The Ghosts of Birds—Eliot Weinberger

Weinberger is perhaps most famous for a review in which he described George W. Bush’s Decision Points as an unwitting work of postmodernism—a book that, through its hollow prose and strangely absent central figure, calls into question the meaning of words like “fact,” “fiction,” “author,” and “self.” The Ghosts of Birds includes this short piece, and it’s just as good on a second read. But it’s Weinberger’s other essays that make this book singular. Though Weinberger’s essays are non-fiction and his sources can be tracked down, they don’t resemble what we tend to call “essays.” They aren’t, after all, the expression of a single voice in conversation with itself and others. Often, they are written from multiple perspectives, bringing together different voices and periods in a contrapuntal rhythm. At other times, they resemble an olio, a brilliantly curated mixture of strange facts and fragments of past cultures and histories.

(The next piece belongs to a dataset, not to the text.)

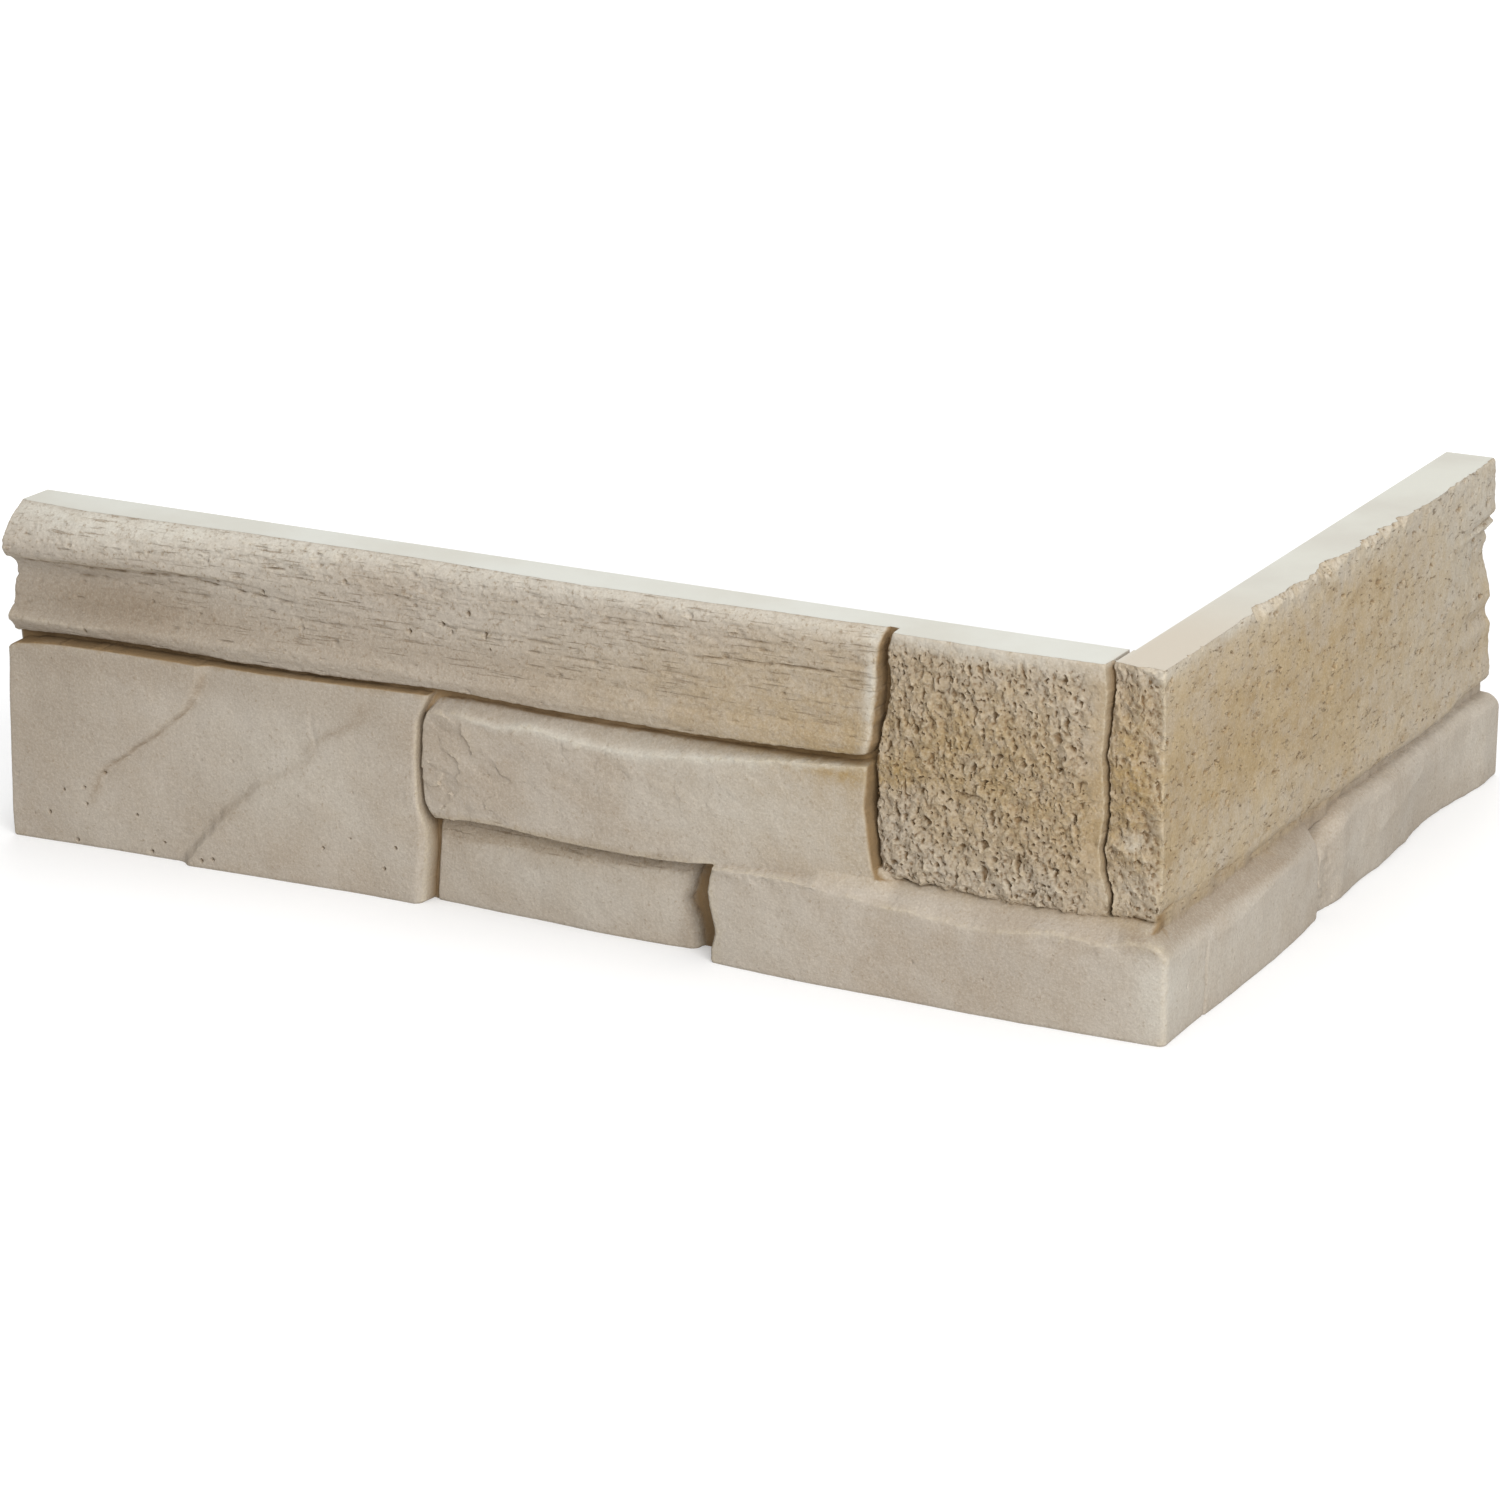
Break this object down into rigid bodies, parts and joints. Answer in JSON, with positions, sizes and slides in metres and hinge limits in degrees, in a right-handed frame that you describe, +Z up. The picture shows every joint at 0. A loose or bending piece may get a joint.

As a collection, The Ghosts of Birds reads like The Waste Land (originally titled “He Do the Police in Different Voices”), if the scraps and fragments cobbled together magpie-style were factual instead of poetic. Weinberg is trying to do with the essay form what Ezra Pound said the modernist poet needed to do with verse: make it new.

The Needle’s Eye—Fanny Howe

I’ll be writing on this book in the near future. Howe possesses a restless imagination and an ever-inventive style. She’s also Catholic, and this Catholic sensibility can be felt deeply in a book that meditates upon the Boston Marathon Bombing, the radical fervor of young adulthood, St. Francis of Assisi, Italian cinema, and much else.

A Visit to Don Otavio—Sybille Bedford; Loving—Henry Green

Every year, New York Review Books Classics reissues wonderful books. Thanks to them, David Jones’s In Parenthesis, one of the great books to emerge out of World War I, is back in print; thanks to them, Renata Adler, whose novels Speedboat and Pitch Dark were reissued in 2013, has had something of a moment. Of the many books that the imprint brought back into popular consciousness this year, I’m most thankful for A Visit to Don Otavio, a travel memoir by Sybille Bedford, and Henry Green’s novel Loving. Bedford and Green are two exemplary stylists, though their styles couldn’t be much more different. Bedford’s prose is cosmopolitan, sophisticated, and chiseled; Green’s is knotty, earthily lyrical, slightly off from standard “literary” English (he often omits definite articles, for instance). Critics and the common reader have unfairly neglected both. Here’s hoping that NYRB Classics has changed that.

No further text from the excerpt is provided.